Input: Trained detector and test data
Output: Anomaly scores and evaluation metrics
Module: src/an/eval.py or src/an/analysis.py

What Happens

We run the trained model on test data and score each log entry:

For each sequence in test data
Feed it to the trained detector
Get reconstruction error (how well the model predicted)
High error = anomalous, low error = normal
Save scores to file

Evaluation with Ground Truth

If you have labeled data (ground truth anomalies), run the labeled evaluation:

bash dockerrun/run_anomaly_detector_eval_labeled.sh

This computes:

ROC curve: Trade-off between true positives and false positives
AUC: Area under ROC curve (1.0 = perfect, 0.5 = random guessing)
Precision: Of detected anomalies, how many are real?
Recall: Of real anomalies, how many did we catch?
F-beta score: Harmonic mean of precision and recall

Stage 6: Live Monitoring

Input: Incoming log stream and trained models
Output: Real-time anomaly alerts
Module: src/live/main.py

What Happens

The live monitor reads logs in real-time and scores them as they arrive:

Read incoming log messages
Encode each message using the text encoder
Score the vector using the anomaly detector
Track rolling statistics (mean, std of recent scores)
Alert when scores deviate from normal

Running Live Monitoring

bash dockerrun/run_live_monitoring.sh

The live monitor runs continuously, reading from a configured log file or stream and outputting alerts to the console or a monitoring system.
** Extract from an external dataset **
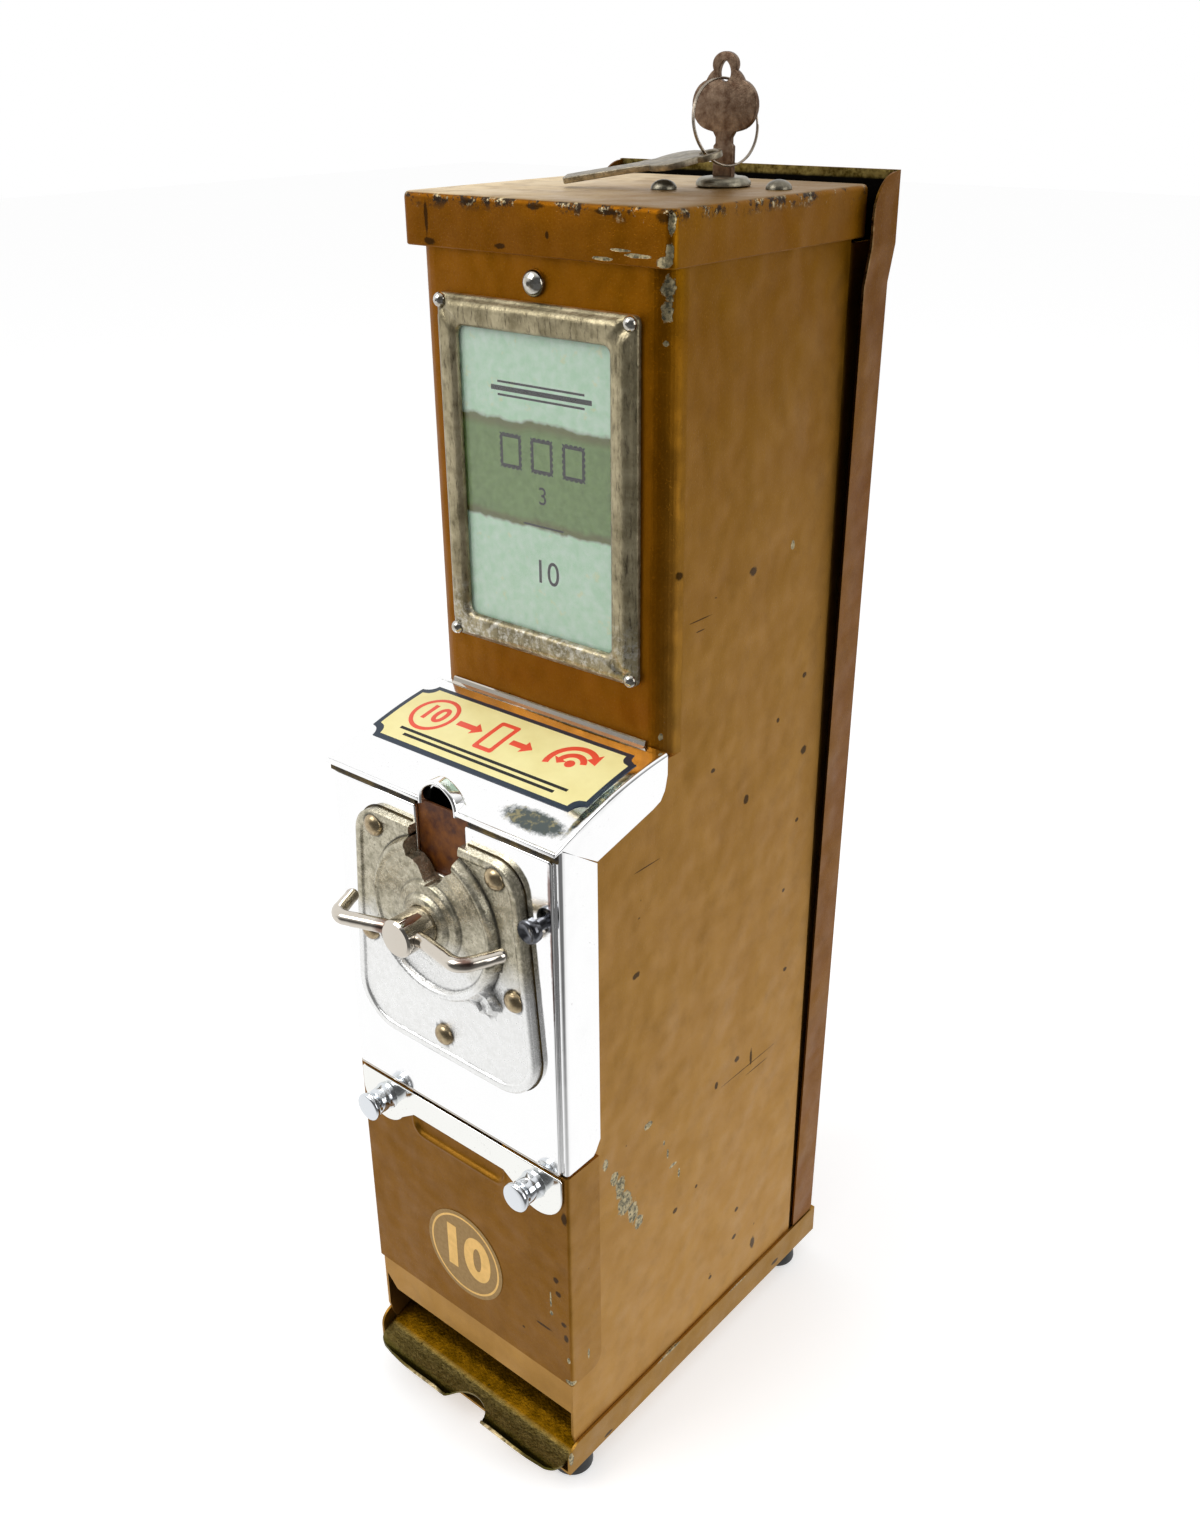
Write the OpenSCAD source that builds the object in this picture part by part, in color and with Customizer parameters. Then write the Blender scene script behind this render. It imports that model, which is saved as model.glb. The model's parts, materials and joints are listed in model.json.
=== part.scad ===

Running the Complete Pipeline

To run all stages in order:

#!/bin/bash
# Run complete pipeline

bash dockerrun/run_text_autoencoder_prepare_data.sh
bash dockerrun/run_text_autoencoder_train.sh
bash dockerrun/run_text_autoencoder_encode_dataset.sh
bash dockerrun/run_anomaly_detector_train.sh
bash dockerrun/run_anomaly_detector_eval.sh

# Optionally, with ground truth evaluation:
bash dockerrun/run_anomaly_detector_eval_labeled.sh

# Start live monitoring:
bash dockerrun/run_live_monitoring.sh

Tip: Each stage can take anywhere from seconds (small datasets) to hours (large production logs). Use a terminal multiplexer like tmux or screen to run stages in parallel on different systems.